The natural laws provide a backdrop for mankind to exercise his moral freedom. That is the point of all of this, the natural laws provide a backdrop for mankind to exercise his moral freedom.
If the greatest good is to love the Lord your God, and freedom is the only way to truly love God, (Free Will Theodicy explains this point), then our world with its natural laws is a world that suits that purpose.
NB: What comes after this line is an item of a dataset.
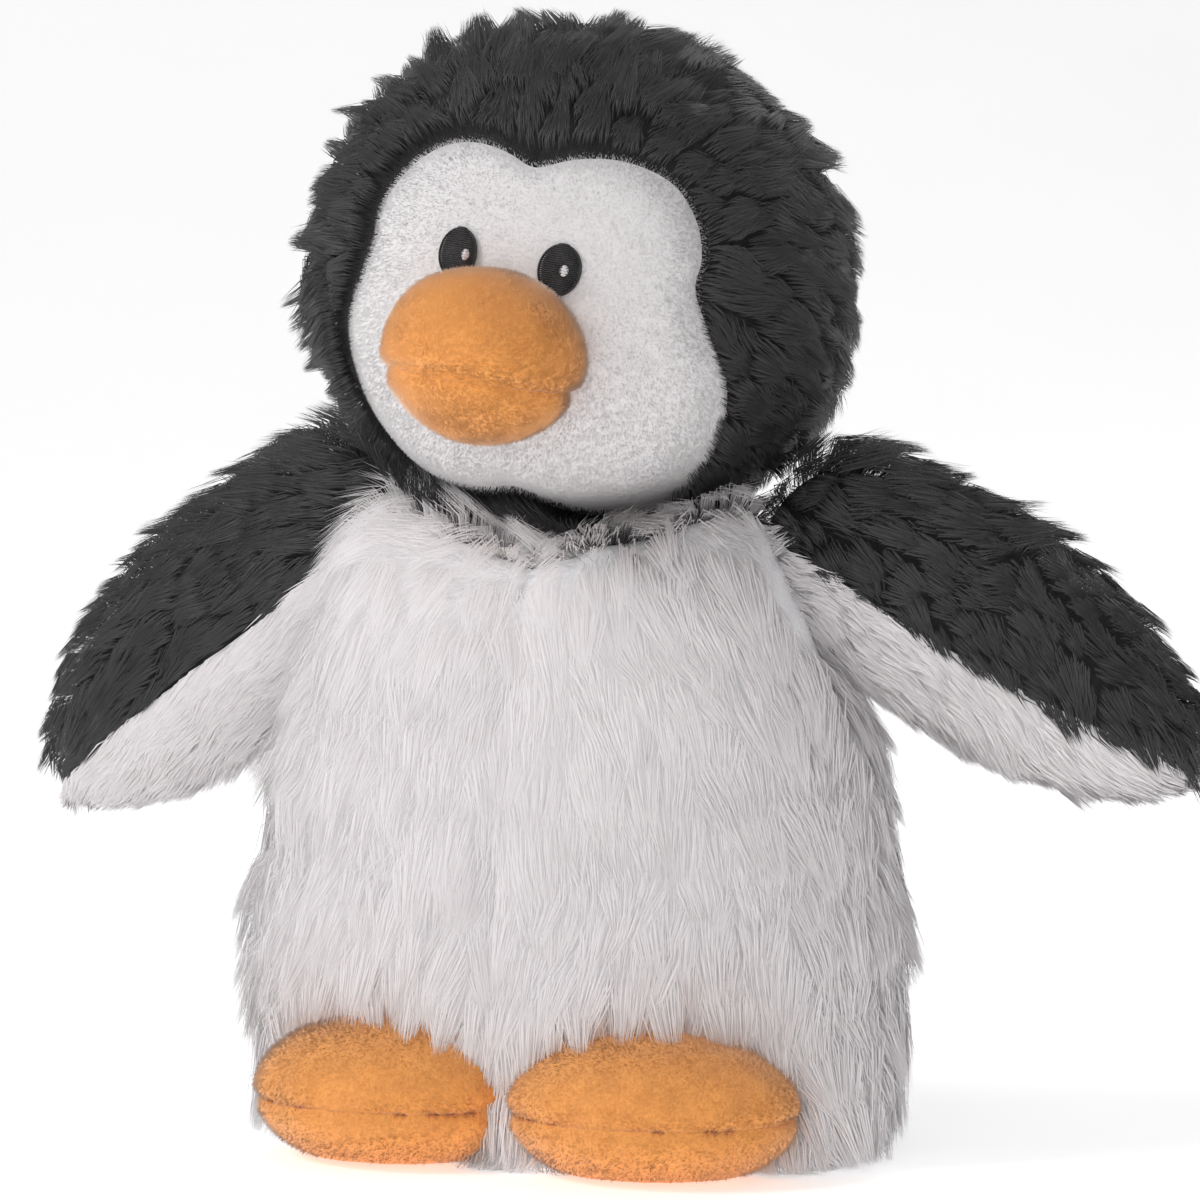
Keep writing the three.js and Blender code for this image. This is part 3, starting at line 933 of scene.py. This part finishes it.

I can only ask for your mercy in any potential responses.
elderbanks
November 11th 2003, 09:19 PM
IS THERE ANY GOOD IN EVIL? DOES THE FALL MAKE THE REASON MAN WILL NOT BE ABLE TO UNDERSTAND WHAT IT WILL TAKE TO KNOW WHY EVIL EXIST. THROUGH THE STUDY OF RELIGION AND PHILOSOPHY. I THINK THAT WHEN WE READ ALL THE WRITTINGS FROM PEOPLE TRYING TO EXPLAIN WHY EVIL EXIST. STARTING IN THE EARLY DAYS BEFOR THE NEW TESTAMENT. THE READING IS GOING TO DEPEND ON WHAT LEVEL OF FAITH THE PERSON HAS ON GOD. NO MATTER HOW PEOPLE FEEL ABOUT A PERSON WHEN THEY TAKE THE TIME TO HARM THEM THEN THE REASON FOR GOODNESS GOES OUT THE WINDOW. iN MY WRITING ON THE ISSUE OF THE PROBLEM OF EVIL AND THE WAY MEN THAT WRITE BOOKS TO EXPLAIN WHY PEOPLE DO THE THINS THEY DO. THERE IS INCONSISTENCY TO THE BELIEF THAT WITHOUT FAITH THERE IS NO UNDERSTANDING FOR GODS REASON TO CHATIZE HIS PEOPLE. THERE IS MANY WRITERS THAT CONTRIBUTE TO THE BOOK. CALLED THE BIBLE. THE GOODNESS OF EVIL IS SPARED BY GOD ONLY AND NO ONE ELSE. DOES THE IDEAL THAT EVIL STILL EXIST EVEN IF NO PERSON DOES ANY THING AGAINST THEM.